- calendar_today August 31, 2025
Former US President Donald Trump has called for the new Intel CEO Lip-Bu Tan to step down, claiming that the long-time semiconductor veteran is “highly conflicted.”
Trump’s statement on the social media network Truth Social, which he founded after being banned from Twitter, simply read: “The CEO of INTEL is highly CONFLICTED and must resign, immediately. There is no other solution to this problem.”
The post on Thursday came without further elaboration on the specific nature of the conflict. The Silicon Valley chip giant declined to comment on Trump’s demand, as did the White House. Intel’s stock price did, however, fall 3 percent during pre-market trading in New York on Thursday morning, soon after Trump made the demand.
Tan’s previous business links to China were brought into sharp focus earlier this week in a letter from Republican Senator Tom Cotton to Intel board chair Frank Yeary. In the letter, Cotton highlighted Tan’s “extensive commercial and personal relationships with the People’s Republic of China” and his decades-long record as an investor in Chinese technology companies, among them Semiconductor Manufacturing International Corp, or SMIC, China’s largest chipmaker.

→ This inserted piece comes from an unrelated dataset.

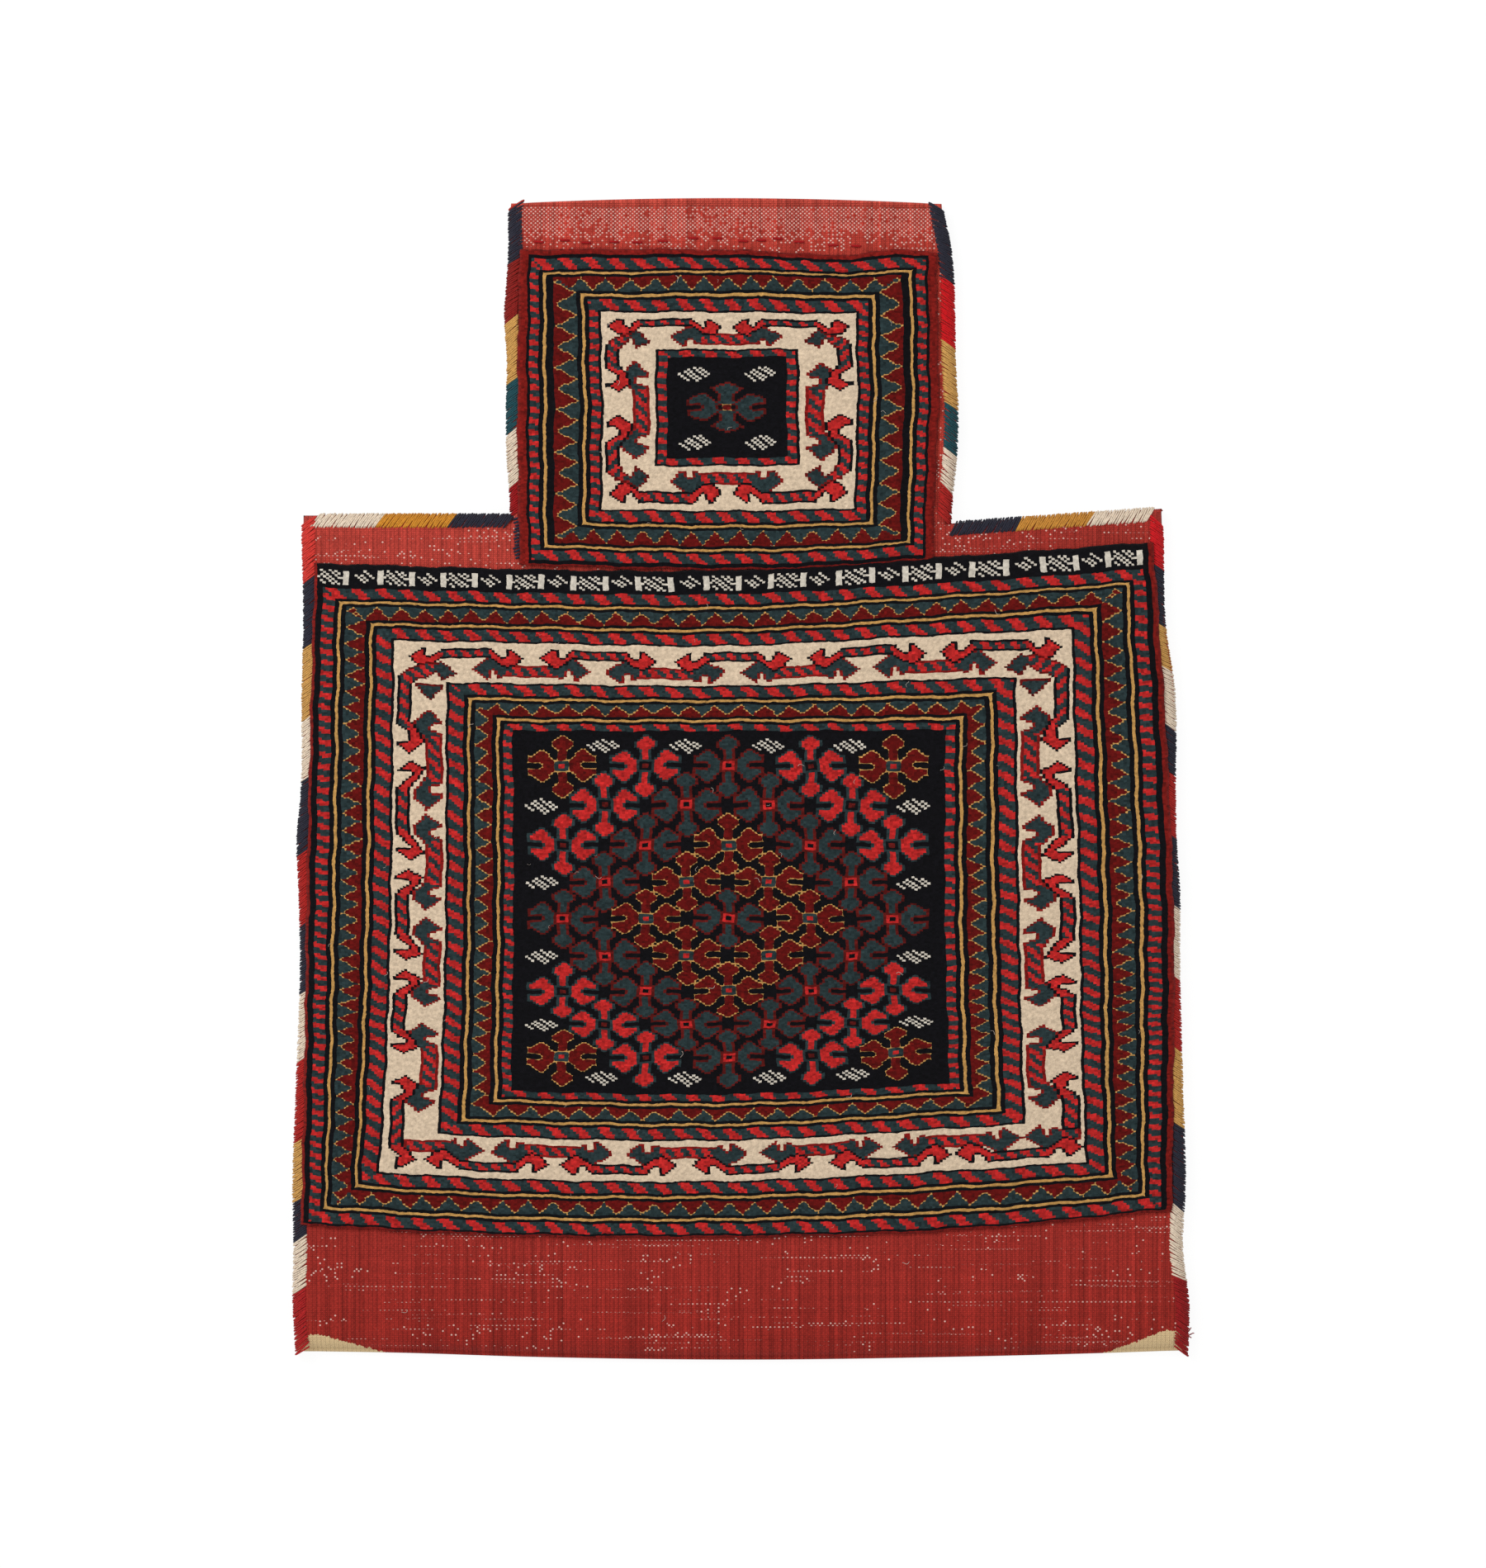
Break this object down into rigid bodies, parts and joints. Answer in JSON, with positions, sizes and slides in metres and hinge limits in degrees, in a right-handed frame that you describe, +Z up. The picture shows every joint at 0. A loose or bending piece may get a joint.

Cotton suggested that Tan’s past associations with Chinese firms are at odds with Intel’s current status as the world’s most advanced semiconductor manufacturer and the most important producer of chips in the United States. The comments came shortly after Cadence Design Systems, a US company that Tan previously led, admitted that it violated US export controls in a 2021 sale of chip design software to a Chinese university with military ties.
The US Department of Commerce last week announced a 1-year freeze on semiconductor design sales to the Shenzhen-based school. The incident at Cadence Design Systems, which dates back to 2021, has cast a cloud over Tan, who joined the company in 2018 but left in 2022 to join Intel.
Tan’s elevation to CEO of Intel earlier this year follows a tumultuous period for the Silicon Valley icon, which once dominated the global semiconductor market but has since lost ground in the rush to supply artificial intelligence chips to leading cloud and data center providers. In March, the company’s board of directors dismissed Pat Gelsinger, who had taken over in 2021, following a vote in December.
Tan, a serial Silicon Valley investor with a strong presence in Asian chip markets, was installed as CEO, charged with the dual task of cutting costs and restoring the company to its dominant position against chief rival Taiwan Semiconductor Manufacturing Company (TSMC), a foundry operation that has outpaced Intel in more advanced chips.
Intel has struggled in recent years to keep pace with TSMC, while newer US upstarts like Nvidia have captured market share in artificial intelligence (AI) chips. This was the main impetus for Intel to invest in cutting-edge AI hardware, an area the company has so far missed out on. Intel was granted billions of dollars in subsidies and loans from the federal government to help it retain a leading-edge chipmaking presence in the United States, but Intel continues to trail TSMC in semiconductor manufacturing.
Tan, in June, in an interview with Bloomberg, warned that Intel could be forced to abandon its next-generation technology if it fails to find a “significant external customer” to use it. TSMC, which is already making 3-nanometer (nm) semiconductors at scale, would in such a scenario have an effective monopoly on leading-edge chipmaking, with major consequences for both the chip industry and US national security.
Tan has also launched a cost-cutting drive at Intel, which has had a positive effect on Intel’s profitability, though his success in addressing the company’s structural problems has been questioned by investors.
Senator Cotton’s letter to Intel’s Frank Yeary in this context warned of the need for “sensitivity and vigilance” in ensuring compliance with US export control laws, in particular for government-subsidized industries. “Intel is required to be a responsible steward of American taxpayer dollars and to comply with applicable security regulations,” Cotton wrote in his letter. “Mr Tan’s associations raise questions about Intel’s ability to fulfill these obligations.”
Intel, which is desperate to reduce TSMC’s lead in AI chips, has found itself caught in the middle of a geopolitical and commercial dispute. Tan’s connections to Chinese firms, on the one hand, are an argument for Silicon Valley veterans who have experience and networks in Asia in a globalized semiconductor market. But given the growing tech rivalry with Beijing, his investments in China and Cadence Design Systems’ export control violation are grist for those who argue that Tan is the wrong person to lead Intel at a sensitive moment.